Both the server or the block server can scale up easily because they are linked to a load balancer. The load balancer will use least load or least response time algorithm.


For the block server, it can recover a file quickly because you dont need to redownload or reupload from the begining, you just need to restart from the block where it got interrupted so this is good for handling large file or when the user has bad internet connection.


For the database, it's going to be relational db and we are going to use relational db. We are going to use sharding for the db based on the user ID. We can have a cold storage and a hot storage. This means that for the file that's not frequently access by user, we can store it in S3 cold storage. For the file that's frequently accessed by user, we can put it in the hot storage. This will help to lower the cost. Also, we are using AWS S3, we are going to have data stored in different region. This will help users from different region to download or upload the file quicker. Also, it keeps several copies so it's more resilient.


Trade offs/Tech choices

Explain any trade offs you have made and why you made certain tech choices...

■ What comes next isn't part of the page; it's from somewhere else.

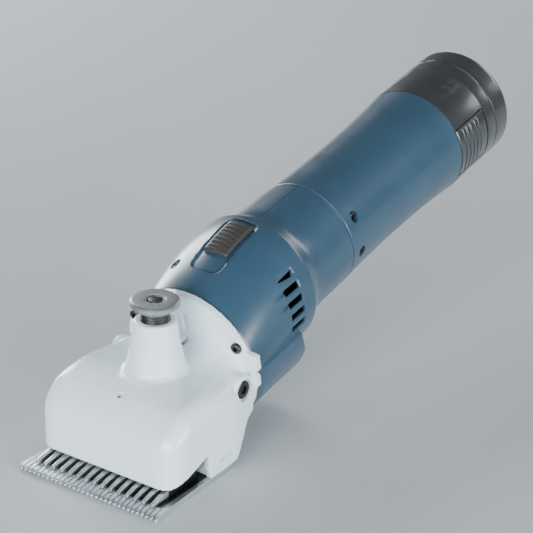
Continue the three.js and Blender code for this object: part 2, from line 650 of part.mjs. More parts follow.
function handleSleeve() {
  const outer = SLEEVE_RADIUS.map(([y, r]) => [r, y]);
  const inner = [
    [26.5, SLEEVE.end], [26.5, SLEEVE.collarSeat - GAP], [SLEEVE.boreR, SLEEVE.collarSeat - 2],
    [SLEEVE.boreR, 104], [25.2, 103], [25.2, SLEEVE.start],
  ];
  const tube = turnedY([...outer, ...inner, outer[0]], 32);
  const holes = SLEEVE_SCREW.heights.flatMap((z) => {
    const between = roundX(3, -sleeveSeatX(z), sleeveSeatX(z), SLEEVE_SCREW.y, z, 16);
    const seats = cut(roundX(2.6, -40, 40, SLEEVE_SCREW.y, z, 16), between);
    return [roundX(1.7, -40, 40, SLEEVE_SCREW.y, z, 12), seats];
  });
  return cut(tube, ...holes);
}

// How far out the seat of a sleeve screw's head is, at the height z.
const sleeveSeatX = (z) => Math.sqrt(27.2 ** 2 - z ** 2) - 1.6;

function endCollar() {
  const ring = turnedY(
    [
      [SLEEVE.boreR, SLEEVE.collarSeat], [26.2, SLEEVE.collarSeat], [26.2, SLEEVE.end + GAP],
      [BATTERY.r, SLEEVE.end + GAP], [BATTERY.r, BATTERY.rim - GAP], [SLEEVE.boreR, BATTERY.rim - GAP],
      [SLEEVE.boreR, SLEEVE.collarSeat],
    ],
    36,
  );
  const half = PAD.halfZ + 0.35;
  return cut(ring, box(-40, 40, SLEEVE.end + GAP, BATTERY.rim + 1, -half, half));
}

// ---------------------------------------------------------------- battery (handle frame)

const LOBES = [[1, 1], [1, -1], [-1, -1], [-1, 1]].map(([x, z]) => [x * CELLS.pitch, z * CELLS.pitch]);

function clover(r, y0, y1, filling = 8) {
  const lobes = LOBES.map(([x, z]) => roundY(r, y0, y1, x, z, 16));
  return join(...lobes, box(-filling, filling, y0, y1, -filling, filling));
}

function batteryCase() {
  const { start, rim, seam, r } = BATTERY;
  const stem = clover(CELLS.lobeR, start + 1.9, rim + 1);
  const base = roundY(r, rim, seam - GAP / 2, 0, 0, 36);
  const cavity = clover(9.4, start + 3, rim + 2, 7);
  const baseCavity = roundY(r - 2.4, rim + 1.8, seam + 1, 0, 0, 36);
  const windows = CONTACTS.map((a) => box(-1.9, 1.9, 149, 158, 10, 20).rotate([0, a, 0]));
  return cut(join(stem, base), cavity, baseCavity, ...windows);
}

const CONTACTS = [90, 180, 270]; // the valleys that hold a contact: right, underneath and left

const batteryContact = (a) => box(-1.5, 1.5, 149.3, 157.7, 14.4, 15.6).rotate([0, a, 0]);
const cell = ([x, z]) => roundY(CELLS.r, CELLS.start, CELLS.end, x, z, 16);

function batteryTopPlate() {
  const plate = clover(CELLS.lobeR - 0.1, BATTERY.start, BATTERY.start + 1.6);
  return cut(plate, roundY(1.5, BATTERY.start - 1, BATTERY.start + 3, 0, 0, 16));
}

function batteryEndCap() {
  const { r, seam, end, endCorner } = BATTERY;
  const y0 = seam + GAP / 2;
  const rounded = Array.from({ length: 4 }, (_, i) => {
    const a = (Math.PI / 2) * (i / 3);
    return [r - endCorner + endCorner * Math.cos(a), end - endCorner + endCorner * Math.sin(a)];
  });
  return turnedY([[0, end - 3], [r - 2.6, end - 3], [r - 2.6, y0], [r, y0], ...rounded, [0, end]], 36);
}

const batteryBoard = () => cut(roundY(24.5, 212.4, 214, 0, 0, 28), box(-40, 40, 205, 220, 22, 40));

function latchPad(side) {
  const { start, end, halfZ, innerR } = PAD;
  const ring = tubeY(BATTERY.r, innerR, start, end, 48);
  const ribs = Array.from({ length: PAD_RIBS.count }, (_, i) => {
    const y = start + PAD_RIBS.first + PAD_RIBS.pitch * i;
    return tubeY(BATTERY.r + PAD_RIBS.height, BATTERY.r - 1, y, y + PAD_RIBS.width, 48);
  });
  const x0 = side > 0 ? 0 : -40;
  const field = box(x0, x0 + 40, start - 1, end + 1, -halfZ, halfZ);
  const ribField = box(x0, x0 + 40, start - 1, end + 1, -halfZ + 1.5, halfZ - 1.5);
  return join(ring.intersect(field), join(...ribs).intersect(ribField));
}

// ---------------------------------------------------------------- switch, board, terminals and leads (handle frame)

// The slider follows the top of the housing under it, from its sunk underside to its ribbed top.
function switchButton() {
  const { half, front, rear, sunk, proud, ribs, ribHeight } = SWITCH;
  const shellTop = (y) => along(SHELL_RADIUS, y) + bulgeCentre(y);
  const pitch = (rear - front - 3) / ribs;
  const stations = Array.from({ length: ribs + 1 }, (_, i) => front + 1.5 + pitch * i);
  const under = [front, ...stations, rear].map((y) => [y, shellTop(y) - sunk]);
  const over = [[rear, shellTop(rear) + proud - 0.6], [rear - 0.7, shellTop(rear) + proud]];
  for (const y of stations.slice(0, -1).reverse()) {
    const top = shellTop(y + pitch / 2) + proud;
    over.push([y + pitch * 0.75, top], [y + pitch * 0.65, top + ribHeight], [y + pitch * 0.2, top + ribHeight]);
    over.push([y + pitch * 0.1, top]);
  }
  over.push([front + 0.7, shellTop(front) + proud], [front, shellTop(front) + proud - 0.6]);
  const stem = box(-1.2, 1.2, 34.4, 38.4, 27.3, shellTop(35));
  return join(prismX([...under, ...over], -half, half), stem);
}

function switchBody() {
  const pins = [27, 38].map((y) => box(-4, 4, y, y + 2, 18.6, 20.1));
  return join(box(-5.4, 5.4, 25, 42, 20, 26.9), ...pins);
}

function controlBoard() {
  const board = box(-15, 15, 104, 130, -8, -6.4);
  const sink = box(-10, -3, 108, 124, -6.5, 1);
  const capacitor = roundZ(4, -6.5, 4, 7, 118, 20);
  return join(board, sink, capacitor, box(4, 12, 106, 111, -6.5, -3));
}

function terminalBlock() {
  const disc = roundY(23.6, 134, 139, 0, 0, 36);
  const posts = CONTACTS.map((a) => box(-3, 3, 138.9, 142.6, 13.5, 22).rotate([0, a, 0]));
  const slots = CONTACTS.map((a) => box(-1.5, 1.5, 130, 150, 16 - GAP, 17 + GAP).rotate([0, a, 0]));
  return cut(join(disc, ...posts), ...slots);
}

const terminal = (a) => box(-1.2, 1.2, 131.5, 155, 16, 17).rotate([0, a, 0]);

function lead(points, r = 0.9) {
  const curve = new THREE.CatmullRomCurve3(points.map((p) => new THREE.Vector3(...p)));
  const section = new THREE.Shape().absarc(0, 0, r, 0, 2 * Math.PI);
  const options = { steps: 10, extrudePath: curve, curveSegments: 2, bevelEnabled: false };
  return solidOf(new THREE.ExtrudeGeometry(section, options));
}

// ---------------------------------------------------------------- the pieces

place(cutting, "comb", "bright_steel", comb());
place(cutting, "cutter", "bright_steel", cutter());
place(cutting, "comb_screw_left", "dark_steel", combScrew(-COMB_SCREW.x));
place(cutting, "comb_screw_right", "dark_steel", combScrew(COMB_SCREW.x));
place(cutting, "head_casting", "white_head", headCasting());
place(cutting, "pivot_post", "bright_steel", pivotPost());
place(cutting, "drive_lever", "aluminium", lever());
place(cutting, "tension_pin", "bright_steel", tensionPin());
place(cutting, "tension_spring", "bright_steel", tensionSpring());
place(cutting, "spring_cap", "brass", springCap());
place(cutting, "tension_knob", "black_plastic", tensionKnob());

for (const [i, side] of [-1, 1].entries()) {
  const label = ["left", "right"][i];
  place(handle, `flange_screw_${label}`, "dark_steel", flangeScrew(FLANGE_SCREWS[i], 2.6));
  place(handle, `side_screw_${label}`, "dark_steel", sideScrew(side));
  place(handle, `housing_${label}`, "blue_housing", housing(side));
  SLEEVE_SCREW.heights.forEach((height, row) => {
    const screw = socketScrewX(side, sleeveSeatX(height) + 1.2, SLEEVE_SCREW.y, height, 2.3, 0.9, 1.1, 3.2);
    place(handle, `sleeve_screw_${label}_${["upper", "lower"][row]}`, "dark_steel", screw);
  });
  place(handle, `latch_pad_${label}`, "black_plastic", latchPad(side));
}
place(handle, "flange_screw_bottom", "dark_steel", flangeScrew(FLANGE_SCREWS[2], 2.4));
HOUSING_SCREWS.forEach((at, i) => place(handle, `housing_screw_${i + 1}`, "dark_steel", housingScrew(at)));

place(handle, "crank_shaft", "bright_steel", crankShaft());
place(handle, "crank_roller", "brass", crankRoller());
place(handle, "drive_gear", "brass", driveGear());
place(handle, "front_bearing", "bright_steel", bearing(BEARING.frontR, 0.7, 4.5));
place(handle, "rear_bearing", "bright_steel", bearing(BEARING.rearR, 15.8, 19));
place(handle, "gearbox_frame", "aluminium", gearboxFrame());
place(handle, "motor_shaft", "bright_steel", motorShaft());
place(handle, "motor_can", "bright_steel", motorCan());
place(handle, "motor_end_cap", "black_plastic", motorEndCap());
place(handle, "armature", "dark_steel", armature());
place(handle, "cooling_fan", "black_plastic", coolingFan());
place(handle, "handle_sleeve", "blue_housing", handleSleeve());
place(handle, "end_collar", "black_plastic", endCollar());
place(handle, "switch_button", "black_plastic", switchButton());
place(handle, "switch_body", "black_plastic", switchBody());
place(handle, "control_board", "copper_green", controlBoard());
place(handle, "terminal_block", "black_plastic", terminalBlock());
place(handle, "battery_case", "black_plastic", batteryCase());
place(handle, "battery_top_plate", "grey_plastic", batteryTopPlate());
place(handle, "battery_end_cap", "black_plastic", batteryEndCap());
place(handle, "battery_board", "copper_green", batteryBoard());
LOBES.forEach((at, i) => place(handle, `battery_cell_${i + 1}`, "cell_wrap", cell(at)));
CONTACTS.forEach((a, i) => {
  place(handle, `battery_contact_${i + 1}`, "bright_steel", batteryContact(a));
  place(handle, `terminal_blade_${i + 1}`, "brass", terminal(a));
});
const RED_LEAD = [[10, 103.4, -5], [12, 100, -3], [11, 97, 0], [9, 94.6, 0]];
const BLACK_LEAD = [[-12, 103.4, -5], [-14, 100, -3], [-12, 97, 0], [-10, 94.6, 0]];
place(handle, "motor_lead_red", "lead_red", lead(RED_LEAD));
place(handle, "motor_lead_black", "lead_black", lead(BLACK_LEAD));

// The tool's length along y, from the comb's tips to the lowest part of the battery's rounded end.
function toolLength() {
  const { r, end, endCorner } = BATTERY;
  return HANDLE_AT.y + (end - endCorner) * Math.cos(TILT) + (r - endCorner) * Math.sin(TILT) + endCorner;
}
cutting.position.y = -toolLength() / 2;

export default root;
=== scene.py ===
import json
import math

import bmesh
import bpy
import numpy as np
from mathutils import Matrix, Vector


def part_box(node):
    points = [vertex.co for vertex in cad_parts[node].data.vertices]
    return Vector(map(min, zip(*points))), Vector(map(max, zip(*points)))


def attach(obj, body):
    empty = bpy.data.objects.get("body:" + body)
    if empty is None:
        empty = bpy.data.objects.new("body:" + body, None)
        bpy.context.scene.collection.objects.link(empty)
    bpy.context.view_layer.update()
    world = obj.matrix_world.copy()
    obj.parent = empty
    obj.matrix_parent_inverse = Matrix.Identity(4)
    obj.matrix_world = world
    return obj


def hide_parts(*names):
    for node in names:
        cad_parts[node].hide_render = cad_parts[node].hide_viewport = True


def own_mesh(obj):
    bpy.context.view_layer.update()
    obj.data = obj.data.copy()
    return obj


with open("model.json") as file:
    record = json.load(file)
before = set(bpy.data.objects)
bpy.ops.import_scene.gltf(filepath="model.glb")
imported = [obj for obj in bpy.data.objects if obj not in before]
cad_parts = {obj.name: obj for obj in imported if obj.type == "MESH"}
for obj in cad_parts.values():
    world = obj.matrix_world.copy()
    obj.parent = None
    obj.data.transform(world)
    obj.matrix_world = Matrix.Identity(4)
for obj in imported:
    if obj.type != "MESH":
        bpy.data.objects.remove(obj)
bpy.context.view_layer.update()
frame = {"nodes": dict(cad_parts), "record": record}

# ---------------------------------------------------------------- sizes, most of them also the CAD model's

MM = 0.001
TILT = math.radians(10.6)
HANDLE_AT = (74.7, 47.7)
CRANK_DROP = 11.4
TIPS_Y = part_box("comb")[0].y / MM

HEAD = {"front": 12, "rear": 74, "wall": 3.2, "cavity_front": 15.4}
SLIT = {"inner": 35.4, "y": (45.5, 57), "z": (8.4, 9.8)}
OIL_HOLE = {"r": 1.7, "at": (24.6, 69.4)}
COMB = {
    "tip_half": 38.2, "neck_half": 37.4, "rear_half": 36, "length": 60, "thick": 3.2, "teeth": 31, "root": 14,
}
COMB_SCREW = {"x": 18, "y": 50}
# Distances from the comb's tips. The tops of comb and cutter keep the steel's colour up to them; behind them,
# painted shade darkens the tops, standing in for the shadow under the head.
PAINTED_SHADE_FROM_TIPS = {"comb": 6.5, "cutter": 15}
PAINTED_SHADE_LIMITS = {"half": 0.0345, "low": 0.0024}      # metres: where the painted shade starts, across and upwards
TOWER = {"y": 49, "base_r": 12.8, "top_r": 9.4, "seat": 42, "high": 65.5, "bore_r": 6.8}
KNOB = {"rim_r": 10.9, "low": 70, "high": 75.3, "stem_r": 6.5, "stem_low": 64.3}
FLANGE = {"r": 34.6, "thick": 3.2, "screw_x": 28, "screw_z": 4.3, "seat_r": 3.1, "lug": 37.6, "swell": 36.6}
SIDE_SCREW = {"y": -10.8, "z": -CRANK_DROP, "recess_r": 5.2, "head_r": 4.2, "seat": 33.4, "top": 35}
BOSS = {"end": 35.4, "left_r": 6.2, "right_r": 7.2}
SHELL = {"wall": 2.5, "vent_wall": 1.2, "r": 33, "bulge_y": 45, "front": 0.4, "seam": 88.9}
KEEL = {"r": 34, "rear": 36.8, "slant": 3.4}
SLEEVE = {"start": 89.3, "end": 184.4, "bore_r": 24.2}
SLEEVE_SCREW = {"y": 97, "heights": (13, -5)}
BATTERY = {"rim": 209.6, "seam": 217.4, "end": 231.6, "r": 28.7}
PAD = {"start": 184.8, "end": 209.2, "half": 12.7, "inner_r": 25}
SWITCH = {"half": 6.2, "front": 23, "rear": 44.6, "sunk": 0.85, "proud": 1.1, "ribs": 7, "rib_height": 0.5}
RECESS = {"half": 8.2, "front": 13, "rear": 47, "depth": 1.2, "corner": 4.2}
VENTS = {"angles": (57.5, 68.7, 79.9, 91.1, 102.3), "start": 31.2, "end": 41.2, "width": 3.3}
HOUSING_SCREWS = ((15.7, -32), (76, -90))
HOUSING_SCREW = {"recess_r": 2.9, "seat": 1.8, "head_r": 2.4}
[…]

  1. Using a load balancer adds an additional layer between the server and user. This makes the system more attack proof from security stand point (eg. DDOS). Also, with the load balancer, it can improve the efficiency of the system. For example, we can scale up easily by adding more sever. Also it can distribute the weight and help to get a quicker and more reliable response.
  2. Using database. We choose relational db over the nosql db for storing meta data. This is because the size of meta data for each user tend to be small and it's also easier for us to query the data. However, for storing the file, there should be another table that's no sql because the file size can be bigger and we dont query the content inside the file.
  3. The cold and hot storage in S3 can help us to save some cost and improve the efficiency of the db.
  4. The block server improves the resiliency of the system because we can redownload and reupload easily without starting from 0 again. However, this might slow it down a little bit as well because we need to chunk the file and encrypt the file during the process.


Failure scenarios/bottlenecks

Try to discuss as many failure scenarios/bottlenecks as possible.


  1. The failure scenarios would be query the database might be slower with the hot and cold storage because we need to go back to check the cold storage.
  2. The block server can slow down the upload and download because we need to chunk the file and encrypt the file during the process.
  3. Sharding based on the user id might be a bottle neck if we have some bot users that download and upload large files constantly. This will exhaust the resources quickly.



Future improvements

What are some future improvements you would make? How would you mitigate the failure scenario(s) you described above?


  1. We can upgrade the size of the db if the cost is not an issue instead of using the cold and hot storage in S3
  2. there could be another load balancer in front of block server and increase the number of block server to improve the efficiency.
  3. Add some security around the system to prevent the API called by another machine. We can also talk about adding role management to the system for better monitoring.